A template Advance Health Directive has been prepared for use by mental health consumers.
The template directive allows the consumer to give consent to health care at a future time when the person does not have capacity to consent.
Under the advance health directive, the person may appoint an attorney to consent to this healthcare. The person may also consent to other health care or appoint an attorney for other health care matters in the template directive.
The person may ask an administrator to keep a record of the advance health directive on the person’s health records. The chief psychiatrist will ensure that systems are in place to enable this to be recorded.
The administrator must comply with this request and give the person written notice confirming the advance health directive has been placed on the record system.
Similar arrangements apply to Enduring Power of Attorney, under which a person may appoint an attorney to consent to health care at a time when the person does not have capacity.
If the advance health care directive or Enduring Power of Attorneyis revoked, or an attorney resigns, the person or attorney must give the administrator written notice so that the records can be amended.
Nominated support persons
A person may appoint one or two nominated support persons.
If the appointing person becomes an involuntary patient, a nominated support person may:
- receive notices for the appointing person under the Act
- receive confidential information relating to the appointing person
- request a psychiatrist report for the person if the person is charged with a serious offence, and
- act as the appointing person’s support person or represent the appointing person in the Mental Health Review Tribunal.
A person may request the administrator to keep a record of the appointment of a nominated support person or persons on the record system.
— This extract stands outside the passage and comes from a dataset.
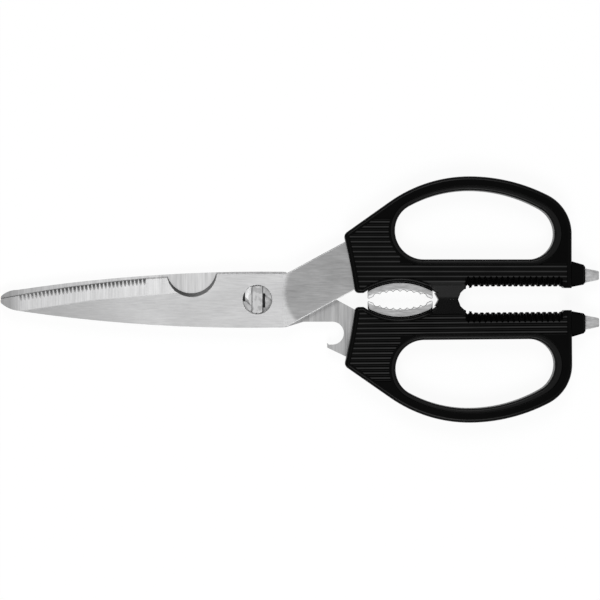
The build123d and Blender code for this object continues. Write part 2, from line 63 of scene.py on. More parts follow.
class Wire:  # one value of a shader; arithmetic on it adds Math nodes
    def __init__(self, finish, socket):
        self.finish = finish
        self.socket = socket

    def math(self, operation, first, second=0.0):
        return self.finish.add("ShaderNodeMath", {"operation": operation}, {0: first, 1: second})

    def __add__(self, other):
        return self.math("ADD", self, other)

    def __radd__(self, other):
        return self.math("ADD", other, self)

    def __sub__(self, other):
        return self.math("SUBTRACT", self, other)

    def __rsub__(self, other):
        return self.math("SUBTRACT", other, self)

    def __mul__(self, other):
        return self.math("MULTIPLY", self, other)

    def __rmul__(self, other):
        return self.math("MULTIPLY", other, self)

    def __truediv__(self, other):
        return self.math("DIVIDE", self, other)

    def __neg__(self):
        return self.math("MULTIPLY", self, -1.0)

    def __abs__(self):
        return self.math("ABSOLUTE", self)

    def __pow__(self, other):
        return self.math("POWER", self, other)

    def above(self, low, high):  # 0 at low and 1 at high, smooth between
        edges = {0: self, 1: low, 2: high, 3: 0.0, 4: 1.0}
        return self.finish.add("ShaderNodeMapRange", {"interpolation_type": "SMOOTHSTEP"}, edges)

    def below(self, high, low):  # 1 at low and 0 at high
        return 1 - self.above(low, high)

    def between(self, low, lowFull, highFull, high):  # 1 from lowFull to highFull, 0 outside low and high
        return self.above(low, lowFull) * self.below(high, highFull)

    def either(self, other):
        return self.math("MAXIMUM", self, other)


class Finish:  # one material, built by adding nodes
    def __init__(self, name):
        self.material = bpy.data.materials.new(name)
        self.material.use_nodes = True
        self.tree = self.material.node_tree
        self.tree.nodes.clear()

    def add(self, kind, settings=None, sockets=None, out=0):
        node = self.tree.nodes.new(kind)
        for key, value in (settings or {}).items():
            setattr(node, key, value)
        for key, value in (sockets or {}).items():
            if isinstance(value, Wire):
                self.tree.links.new(value.socket, node.inputs[key])
            else:
                node.inputs[key].default_value = value
        return Wire(self, node.outputs[out]) if node.outputs else None

    def place(self):  # the piece's own coordinates from the pivot in mm: whole, then x, y and z
        raw = self.add("ShaderNodeTexCoord", out="Object")
        moved = self.add("ShaderNodeVectorMath", {"operation": "SUBTRACT"}, {0: raw, 1: pivot})
        scaled = self.add("ShaderNodeVectorMath", {"operation": "SCALE"}, {0: moved, "Scale": 1 / mm})
        split = self.add("ShaderNodeSeparateXYZ", sockets={0: scaled})
        axes = [Wire(self, socket) for socket in split.socket.node.outputs]
        return scaled, *axes

    def noise(self, place, perMm, detail=2.0, roughness=0.5):  # 0 to 1; perMm is one figure or three
        squeeze = perMm if isinstance(perMm, tuple) else (perMm,) * 3
        spot = self.add("ShaderNodeVectorMath", {"operation": "MULTIPLY"}, {0: place, 1: squeeze})
        sockets = {"Vector": spot, "Scale": 1.0, "Detail": detail, "Roughness": roughness}
        return self.add("ShaderNodeTexNoise", None, sockets)

    def tone(self, level):  # a neutral colour from one value
        return self.add("ShaderNodeCombineColor", None, {0: level, 1: level, 2: level * 1.005})

    def bump(self, height, strength, depthMm):
        sockets = {"Height": height, "Strength": strength, "Distance": depthMm * mm}
        return self.add("ShaderNodeBump", None, sockets)

    def surface(self, **sockets):
        named = {key[0].upper() + key[1:]: value for key, value in sockets.items()}
        named = {key.replace("BaseColor", "Base Color"): value for key, value in named.items()}
        named = {key.replace("Specular", "Specular IOR Level"): value for key, value in named.items()}
        named = {key.replace("Coat", "Coat "): value for key, value in named.items()}
        shader = self.add("ShaderNodeBsdfPrincipled", None, named)
        self.add("ShaderNodeOutputMaterial", None, {"Surface": shader})
        return self.material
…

The administrator must comply with this request.
If the appointment is revoked, or the nominated support person resigns, the person must give the administrator written notice so that the records can be amended.
Statement of Rights
Under the Act, the chief psychiatrist must prepare a Statement of Rights for patients and support persons.
After admission of an involuntary or voluntary patient to an authorised mental health service, the administrator or delegate must:
- explain the statement of rights to the patient
- if requested, give a copy of the statement of rights to the patient, and
- if requested, give a copy of the statement of rights to the patient’s nominated support persons, family, carers and other support persons.
The administrator must display signs in prominent positions in the service stating that a copy of the statement of rights is available on request.
Independent Patient Rights Advisers
Authorised mental health services must have systems in place to ensure that patients are advised of their rights under the Act.
Public sector authorised mental health services must appoint an independent patient rights adviser or advisers in accordance with the relevant Chief Psychiatrist Policy.
The main function of independent patient rights advisers is to ensure that patients and support persons are advised of their rights under the Act.
Advisers will play a key role in communicating between patients, support persons and clinicians.
An independent patient rights adviser must act independently and impartially and is not subject to the direction of another person in the performance of a function under the Act.
Administrators have an important responsibility to ensure that independent patient rights advisers are respected within their service and can perform their functions effectively.
Provisions of the Act apply if an authorised mental health service has been unable to resolve a complaint about the provision of treatment and care to a patient.
In these circumstances, the patient, or an interested person for the patient, may request the administrator to obtain a second opinion about the patient’s treatment and care from another health practitioner.
The administrator must make arrangements to obtain the second opinion from a health practitioner who is independent of the patient’s treating team.